Data listing:
-----
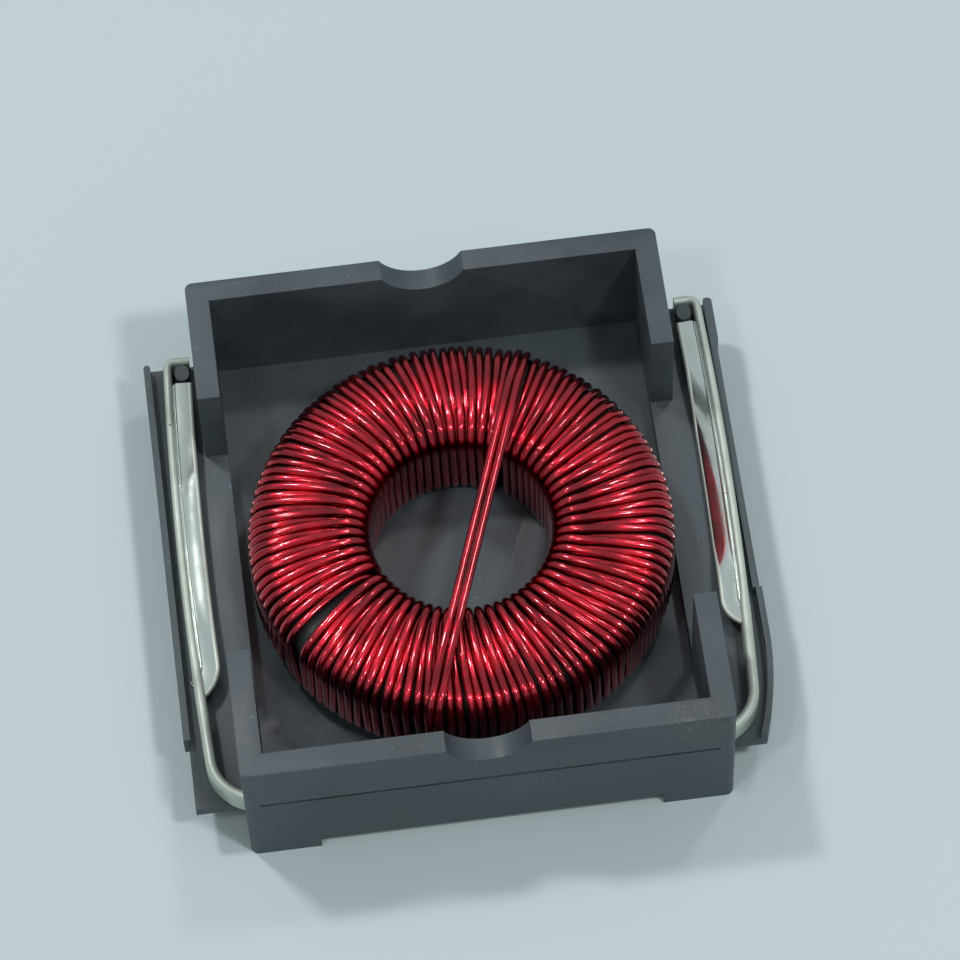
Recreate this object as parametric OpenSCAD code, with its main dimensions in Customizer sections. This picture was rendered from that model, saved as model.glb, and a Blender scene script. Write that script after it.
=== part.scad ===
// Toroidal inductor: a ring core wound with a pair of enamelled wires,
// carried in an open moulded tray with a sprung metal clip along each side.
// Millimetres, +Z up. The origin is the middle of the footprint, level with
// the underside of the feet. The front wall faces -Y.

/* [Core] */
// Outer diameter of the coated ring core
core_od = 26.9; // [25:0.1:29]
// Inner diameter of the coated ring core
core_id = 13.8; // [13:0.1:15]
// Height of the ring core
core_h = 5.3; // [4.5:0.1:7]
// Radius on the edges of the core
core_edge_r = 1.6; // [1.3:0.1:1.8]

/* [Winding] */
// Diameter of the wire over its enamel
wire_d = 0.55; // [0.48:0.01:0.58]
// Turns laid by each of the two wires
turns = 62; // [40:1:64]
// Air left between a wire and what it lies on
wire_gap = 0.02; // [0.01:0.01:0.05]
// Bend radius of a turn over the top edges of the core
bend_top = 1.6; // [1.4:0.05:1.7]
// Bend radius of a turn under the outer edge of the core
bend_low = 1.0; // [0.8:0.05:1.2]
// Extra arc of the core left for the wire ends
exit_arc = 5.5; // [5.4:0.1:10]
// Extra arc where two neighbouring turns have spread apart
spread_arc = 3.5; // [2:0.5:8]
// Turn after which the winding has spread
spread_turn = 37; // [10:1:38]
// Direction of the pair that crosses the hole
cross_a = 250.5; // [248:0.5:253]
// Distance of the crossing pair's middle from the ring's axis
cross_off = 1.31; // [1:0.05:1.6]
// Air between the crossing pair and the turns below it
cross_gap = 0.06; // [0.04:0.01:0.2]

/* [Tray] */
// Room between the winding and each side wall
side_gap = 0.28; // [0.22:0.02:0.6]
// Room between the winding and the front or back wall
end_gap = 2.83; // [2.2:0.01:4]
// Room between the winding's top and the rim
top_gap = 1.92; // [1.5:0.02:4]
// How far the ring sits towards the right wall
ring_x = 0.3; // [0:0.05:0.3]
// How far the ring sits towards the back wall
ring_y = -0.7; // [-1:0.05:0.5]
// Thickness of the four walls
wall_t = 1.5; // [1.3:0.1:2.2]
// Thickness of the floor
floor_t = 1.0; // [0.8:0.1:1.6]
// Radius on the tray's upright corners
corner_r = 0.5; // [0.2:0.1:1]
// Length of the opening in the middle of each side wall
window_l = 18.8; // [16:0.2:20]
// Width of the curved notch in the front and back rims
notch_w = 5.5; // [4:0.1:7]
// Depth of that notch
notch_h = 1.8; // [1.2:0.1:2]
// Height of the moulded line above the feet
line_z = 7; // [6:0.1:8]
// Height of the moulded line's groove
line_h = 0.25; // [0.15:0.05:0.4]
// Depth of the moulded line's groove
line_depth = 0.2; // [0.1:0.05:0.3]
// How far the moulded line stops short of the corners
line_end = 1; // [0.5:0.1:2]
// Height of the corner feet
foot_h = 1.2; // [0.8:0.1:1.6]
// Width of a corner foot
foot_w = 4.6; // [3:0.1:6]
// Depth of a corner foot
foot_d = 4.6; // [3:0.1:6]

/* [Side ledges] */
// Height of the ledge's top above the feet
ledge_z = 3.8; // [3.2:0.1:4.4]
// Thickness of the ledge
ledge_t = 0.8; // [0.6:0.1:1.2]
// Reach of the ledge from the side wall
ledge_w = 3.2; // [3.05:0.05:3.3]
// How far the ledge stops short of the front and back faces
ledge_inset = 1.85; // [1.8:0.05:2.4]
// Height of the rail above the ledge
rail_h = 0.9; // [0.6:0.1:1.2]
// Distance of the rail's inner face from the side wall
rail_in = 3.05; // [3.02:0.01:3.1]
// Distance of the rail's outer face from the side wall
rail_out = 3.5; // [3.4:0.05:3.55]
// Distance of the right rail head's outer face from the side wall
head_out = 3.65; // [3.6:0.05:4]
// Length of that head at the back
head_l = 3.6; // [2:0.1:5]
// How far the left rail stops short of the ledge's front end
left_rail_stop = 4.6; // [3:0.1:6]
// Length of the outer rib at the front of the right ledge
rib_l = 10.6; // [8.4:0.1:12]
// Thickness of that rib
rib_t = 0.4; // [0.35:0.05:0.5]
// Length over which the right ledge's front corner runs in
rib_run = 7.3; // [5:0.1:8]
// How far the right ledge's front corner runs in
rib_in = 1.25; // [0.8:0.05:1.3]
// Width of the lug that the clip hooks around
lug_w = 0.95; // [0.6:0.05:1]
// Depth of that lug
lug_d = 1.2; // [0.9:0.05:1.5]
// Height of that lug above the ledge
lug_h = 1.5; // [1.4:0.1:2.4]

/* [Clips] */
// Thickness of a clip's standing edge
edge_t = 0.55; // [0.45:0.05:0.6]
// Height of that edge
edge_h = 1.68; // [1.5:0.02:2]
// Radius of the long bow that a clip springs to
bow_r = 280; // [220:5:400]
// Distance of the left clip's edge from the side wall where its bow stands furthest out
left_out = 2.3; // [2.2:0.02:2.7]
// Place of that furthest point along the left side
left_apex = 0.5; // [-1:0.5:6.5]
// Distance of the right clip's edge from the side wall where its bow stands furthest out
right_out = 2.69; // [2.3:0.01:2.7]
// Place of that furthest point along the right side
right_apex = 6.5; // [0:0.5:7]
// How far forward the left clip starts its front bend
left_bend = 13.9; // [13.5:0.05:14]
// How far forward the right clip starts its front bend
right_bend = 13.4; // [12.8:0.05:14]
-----
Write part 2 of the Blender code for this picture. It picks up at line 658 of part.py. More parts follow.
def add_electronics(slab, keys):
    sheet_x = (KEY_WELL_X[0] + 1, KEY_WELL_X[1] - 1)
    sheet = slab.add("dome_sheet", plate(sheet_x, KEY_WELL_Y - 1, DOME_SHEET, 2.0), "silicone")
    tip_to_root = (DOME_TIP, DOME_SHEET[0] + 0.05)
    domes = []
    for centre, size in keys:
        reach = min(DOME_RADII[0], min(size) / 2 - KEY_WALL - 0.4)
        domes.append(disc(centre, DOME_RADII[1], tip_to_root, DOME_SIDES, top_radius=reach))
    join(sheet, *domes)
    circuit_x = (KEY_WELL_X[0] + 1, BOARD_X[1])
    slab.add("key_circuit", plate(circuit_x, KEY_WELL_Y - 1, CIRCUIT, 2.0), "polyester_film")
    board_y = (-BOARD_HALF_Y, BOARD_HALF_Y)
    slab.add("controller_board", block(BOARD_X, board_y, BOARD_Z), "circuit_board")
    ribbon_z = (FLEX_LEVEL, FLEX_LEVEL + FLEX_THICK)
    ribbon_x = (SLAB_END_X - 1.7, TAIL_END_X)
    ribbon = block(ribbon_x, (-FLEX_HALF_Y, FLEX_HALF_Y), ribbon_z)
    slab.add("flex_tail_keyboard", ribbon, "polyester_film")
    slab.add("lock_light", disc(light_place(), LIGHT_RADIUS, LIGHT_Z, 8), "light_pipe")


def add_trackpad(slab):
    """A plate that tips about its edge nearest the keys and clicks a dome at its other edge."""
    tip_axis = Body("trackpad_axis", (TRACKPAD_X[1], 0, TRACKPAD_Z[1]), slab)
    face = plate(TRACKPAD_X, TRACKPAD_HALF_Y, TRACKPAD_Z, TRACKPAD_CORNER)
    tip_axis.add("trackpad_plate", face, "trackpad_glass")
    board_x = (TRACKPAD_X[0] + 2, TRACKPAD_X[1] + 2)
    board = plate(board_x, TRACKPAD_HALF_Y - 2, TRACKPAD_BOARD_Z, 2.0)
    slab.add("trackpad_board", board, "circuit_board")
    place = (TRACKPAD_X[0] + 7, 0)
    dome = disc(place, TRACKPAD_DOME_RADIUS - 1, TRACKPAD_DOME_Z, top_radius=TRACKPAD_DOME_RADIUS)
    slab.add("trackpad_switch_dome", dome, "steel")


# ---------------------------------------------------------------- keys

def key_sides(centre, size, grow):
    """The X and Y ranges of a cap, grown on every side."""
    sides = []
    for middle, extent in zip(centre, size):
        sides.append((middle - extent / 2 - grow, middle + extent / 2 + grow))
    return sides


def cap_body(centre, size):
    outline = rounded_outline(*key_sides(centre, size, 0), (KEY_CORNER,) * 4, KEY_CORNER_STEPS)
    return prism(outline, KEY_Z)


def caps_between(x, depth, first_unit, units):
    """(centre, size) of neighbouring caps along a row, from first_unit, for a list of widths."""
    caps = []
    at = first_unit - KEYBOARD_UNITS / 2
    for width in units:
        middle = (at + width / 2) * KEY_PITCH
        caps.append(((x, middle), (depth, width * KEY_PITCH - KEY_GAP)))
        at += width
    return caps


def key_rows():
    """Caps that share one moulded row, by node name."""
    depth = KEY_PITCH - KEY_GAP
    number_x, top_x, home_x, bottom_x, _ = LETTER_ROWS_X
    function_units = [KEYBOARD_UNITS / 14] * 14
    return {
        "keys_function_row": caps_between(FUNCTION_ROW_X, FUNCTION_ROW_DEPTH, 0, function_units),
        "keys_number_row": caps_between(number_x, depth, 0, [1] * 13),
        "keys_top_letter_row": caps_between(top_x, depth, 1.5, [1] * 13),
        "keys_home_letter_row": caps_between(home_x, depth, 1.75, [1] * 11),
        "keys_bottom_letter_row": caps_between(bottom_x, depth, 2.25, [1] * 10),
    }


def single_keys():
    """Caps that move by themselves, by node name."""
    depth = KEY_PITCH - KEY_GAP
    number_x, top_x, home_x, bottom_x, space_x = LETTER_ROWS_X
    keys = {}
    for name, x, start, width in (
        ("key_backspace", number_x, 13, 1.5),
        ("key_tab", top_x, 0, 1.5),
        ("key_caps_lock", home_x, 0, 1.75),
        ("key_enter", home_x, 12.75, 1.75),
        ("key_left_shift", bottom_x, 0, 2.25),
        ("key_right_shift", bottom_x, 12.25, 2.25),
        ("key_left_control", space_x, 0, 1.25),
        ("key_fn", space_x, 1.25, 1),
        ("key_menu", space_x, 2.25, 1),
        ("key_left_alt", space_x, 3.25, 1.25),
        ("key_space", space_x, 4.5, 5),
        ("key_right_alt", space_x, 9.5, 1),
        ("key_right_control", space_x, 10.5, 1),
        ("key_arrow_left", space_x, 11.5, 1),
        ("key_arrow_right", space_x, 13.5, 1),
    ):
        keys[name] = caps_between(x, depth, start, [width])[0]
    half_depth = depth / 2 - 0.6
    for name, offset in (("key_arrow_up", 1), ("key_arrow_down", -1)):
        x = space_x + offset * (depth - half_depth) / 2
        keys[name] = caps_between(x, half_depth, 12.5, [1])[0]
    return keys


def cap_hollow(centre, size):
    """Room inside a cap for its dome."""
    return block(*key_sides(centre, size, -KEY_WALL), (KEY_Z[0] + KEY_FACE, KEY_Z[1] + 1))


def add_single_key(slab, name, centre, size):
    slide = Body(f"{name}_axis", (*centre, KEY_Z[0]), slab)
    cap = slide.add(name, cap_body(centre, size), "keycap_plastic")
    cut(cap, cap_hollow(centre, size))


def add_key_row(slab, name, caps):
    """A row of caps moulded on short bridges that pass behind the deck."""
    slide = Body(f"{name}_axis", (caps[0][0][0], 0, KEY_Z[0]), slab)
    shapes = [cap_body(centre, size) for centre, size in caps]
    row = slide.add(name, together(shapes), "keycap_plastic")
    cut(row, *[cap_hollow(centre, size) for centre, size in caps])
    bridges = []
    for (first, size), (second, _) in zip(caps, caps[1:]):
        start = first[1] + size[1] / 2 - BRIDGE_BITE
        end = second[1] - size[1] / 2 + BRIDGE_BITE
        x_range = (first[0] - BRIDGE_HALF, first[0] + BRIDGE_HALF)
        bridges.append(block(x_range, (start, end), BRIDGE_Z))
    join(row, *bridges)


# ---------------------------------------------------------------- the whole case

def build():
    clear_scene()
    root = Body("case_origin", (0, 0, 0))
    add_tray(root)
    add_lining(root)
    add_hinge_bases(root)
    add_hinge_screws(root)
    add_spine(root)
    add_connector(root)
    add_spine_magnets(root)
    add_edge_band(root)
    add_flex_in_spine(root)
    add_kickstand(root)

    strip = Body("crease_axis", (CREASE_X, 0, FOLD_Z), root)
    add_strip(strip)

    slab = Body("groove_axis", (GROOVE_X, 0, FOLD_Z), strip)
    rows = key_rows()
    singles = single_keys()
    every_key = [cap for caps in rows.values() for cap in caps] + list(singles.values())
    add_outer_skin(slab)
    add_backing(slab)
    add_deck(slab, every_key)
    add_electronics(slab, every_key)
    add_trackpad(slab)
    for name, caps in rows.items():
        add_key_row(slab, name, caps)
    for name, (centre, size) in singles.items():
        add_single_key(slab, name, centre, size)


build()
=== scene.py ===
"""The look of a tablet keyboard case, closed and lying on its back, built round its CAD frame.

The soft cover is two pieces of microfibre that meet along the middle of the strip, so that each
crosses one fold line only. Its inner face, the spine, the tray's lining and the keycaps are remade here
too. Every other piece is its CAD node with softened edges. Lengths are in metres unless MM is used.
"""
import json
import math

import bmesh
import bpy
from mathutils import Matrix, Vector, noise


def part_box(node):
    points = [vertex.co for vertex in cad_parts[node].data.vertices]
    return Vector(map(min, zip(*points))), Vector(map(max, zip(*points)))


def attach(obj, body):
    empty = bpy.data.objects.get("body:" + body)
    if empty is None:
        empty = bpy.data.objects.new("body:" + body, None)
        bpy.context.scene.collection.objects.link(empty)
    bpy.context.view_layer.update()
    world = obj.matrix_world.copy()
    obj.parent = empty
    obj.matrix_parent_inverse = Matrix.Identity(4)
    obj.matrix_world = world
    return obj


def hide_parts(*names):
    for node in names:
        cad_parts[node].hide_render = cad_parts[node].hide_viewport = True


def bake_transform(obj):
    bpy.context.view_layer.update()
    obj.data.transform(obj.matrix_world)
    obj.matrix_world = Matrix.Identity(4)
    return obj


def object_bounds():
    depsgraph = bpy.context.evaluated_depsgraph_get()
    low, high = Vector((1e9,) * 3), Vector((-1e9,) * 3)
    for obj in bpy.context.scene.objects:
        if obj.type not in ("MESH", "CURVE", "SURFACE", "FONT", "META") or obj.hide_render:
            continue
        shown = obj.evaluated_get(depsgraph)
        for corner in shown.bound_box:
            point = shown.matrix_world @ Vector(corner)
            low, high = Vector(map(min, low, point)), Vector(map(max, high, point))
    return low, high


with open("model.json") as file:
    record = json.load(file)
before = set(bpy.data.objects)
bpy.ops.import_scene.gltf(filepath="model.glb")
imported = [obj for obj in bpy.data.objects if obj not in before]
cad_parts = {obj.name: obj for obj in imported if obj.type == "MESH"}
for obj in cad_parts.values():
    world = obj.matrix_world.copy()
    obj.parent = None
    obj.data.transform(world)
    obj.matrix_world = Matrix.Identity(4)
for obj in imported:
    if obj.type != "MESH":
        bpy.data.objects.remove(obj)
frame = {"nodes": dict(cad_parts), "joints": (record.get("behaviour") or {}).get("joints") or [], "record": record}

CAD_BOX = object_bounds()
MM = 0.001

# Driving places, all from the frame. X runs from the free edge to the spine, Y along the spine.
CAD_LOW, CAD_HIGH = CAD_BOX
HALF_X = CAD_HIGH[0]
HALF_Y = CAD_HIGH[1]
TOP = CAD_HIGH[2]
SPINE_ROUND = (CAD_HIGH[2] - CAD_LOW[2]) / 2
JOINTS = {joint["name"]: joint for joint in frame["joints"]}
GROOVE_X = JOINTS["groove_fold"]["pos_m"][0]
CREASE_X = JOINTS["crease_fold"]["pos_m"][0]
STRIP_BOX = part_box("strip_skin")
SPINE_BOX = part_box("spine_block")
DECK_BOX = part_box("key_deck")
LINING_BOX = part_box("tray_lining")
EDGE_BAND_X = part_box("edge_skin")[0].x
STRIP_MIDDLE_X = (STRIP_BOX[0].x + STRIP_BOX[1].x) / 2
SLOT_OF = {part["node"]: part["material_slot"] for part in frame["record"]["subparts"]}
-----
▶ Short task
Repeat exactly, and only, the lines from the one containing "add_deck(slab, every_key)" through the one containing "zip(*points))), Vector(map(max, zip(*points)))", both included.

▶ Answer for the task
    add_deck(slab, every_key)
    add_electronics(slab, every_key)
    add_trackpad(slab)
    for name, caps in rows.items():
        add_key_row(slab, name, caps)
    for name, (centre, size) in singles.items():
        add_single_key(slab, name, centre, size)


build()
=== scene.py ===
"""The look of a tablet keyboard case, closed and lying on its back, built round its CAD frame.

The soft cover is two pieces of microfibre that meet along the middle of the strip, so that each
crosses one fold line only. Its inner face, the spine, the tray's lining and the keycaps are remade here
too. Every other piece is its CAD node with softened edges. Lengths are in metres unless MM is used.
"""
import json
import math

import bmesh
import bpy
from mathutils import Matrix, Vector, noise


def part_box(node):
    points = [vertex.co for vertex in cad_parts[node].data.vertices]
    return Vector(map(min, zip(*points))), Vector(map(max, zip(*points)))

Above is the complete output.